The invasion of Iraq in 2003 stands as example number one.  We do not wish to blame the war on the complex; the invasion might well have happened without it.  But the nonproliferation complex’s perpetual alarm about the dangers of proliferation provided the war’s architects with an unchallengeable justification for their adventures.  The Bush administration merely took the decade-long warnings about Iraq’s nuclear proliferation potential seriously and decided to, finally, do something radical about them.  Even those within the complex who opposed the war at the time, and there were not many, were caught in a trap of their own making:  how can you vociferously oppose a war when your own arguments are being used to justify it?  This trap has not gone away, and we will likely see it snap again.  Will it be Iran, North Korea, or somewhere else unforeseen?
Some might argue that an occasional mishap, even on such a tragic scale as the Iraq debacle, is simply the price that we (or rather they) have to pay for a stable international order.  Yet there are two deeper consequences.  First, the order is built on a massive hypocrisy.  The fact that none of the great nuclear powers has moved even nominally towards disarmament, and that they have indeed permitted several states to get the bomb, sends one message to the rest of the world: nonproliferation is a scam, and those who believe in it are fools.  While the architects of the Nonproliferation Treaty in the 1960s realized that a degree of temporary inequality was inevitable, their core argument was that the world could not endure nuclear anarchy forever.  Many nations and peoples agreed.  But after forty years of hypocrisy, few still take seriously the idea that permanent nuclear peace can be achieved by existing institutions.

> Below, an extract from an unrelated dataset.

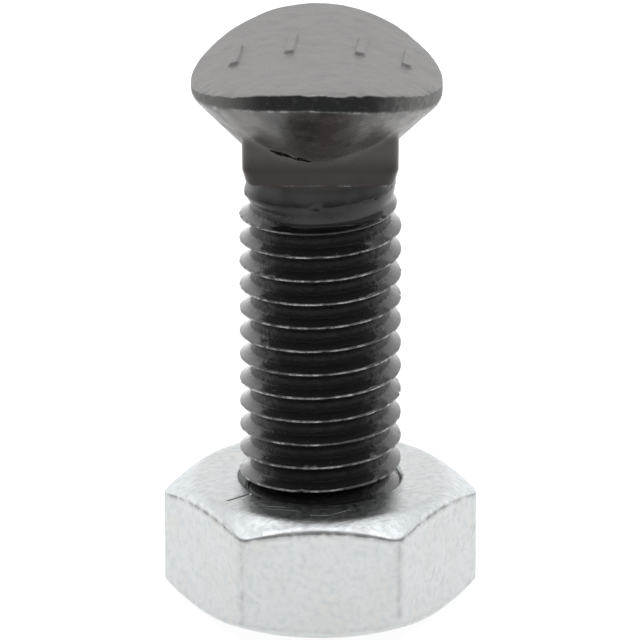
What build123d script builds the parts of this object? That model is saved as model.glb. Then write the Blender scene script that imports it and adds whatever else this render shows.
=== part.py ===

A second consequence, therefore, of the complex’s domination of nuclear politics is its stifling of thinking about serious alternatives to the current nuclear order.  The complex has managed to craft the false notion that nuclear peace can be accomplished incrementally without requiring unusual forms of political action.  “Muddling through to nuclear disarmament” could be its motto.  But as many thinkers and politicians understood at the outset of the atomic age, the unique characteristics of nuclear weapons—they are small, easily hidden, and strategically decisive—make conventional forms of disarmament in a world of sovereign states impossible.  As such loony utopians as Henry Stimson, Niels Bohr, and Hans Morgenthau argued, unless we wish to accept an international order where nuclear weapons are available to all, a logical alternative articulated by Kenneth Waltz, but abhorred by most in the complex, we must start pondering the invention of a world government.
Such a solution might seem unrealistic and is certainly unfashionable.  But at least it provides a serious answer to the existential threat of nuclear destruction.  The complex has long abandoned that aim; indeed, by subordinating itself to great power interests and focusing only on selective nonproliferation, it has accepted the permanent nuclearization of international politics–precisely the outcome its founders were so determined to prevent.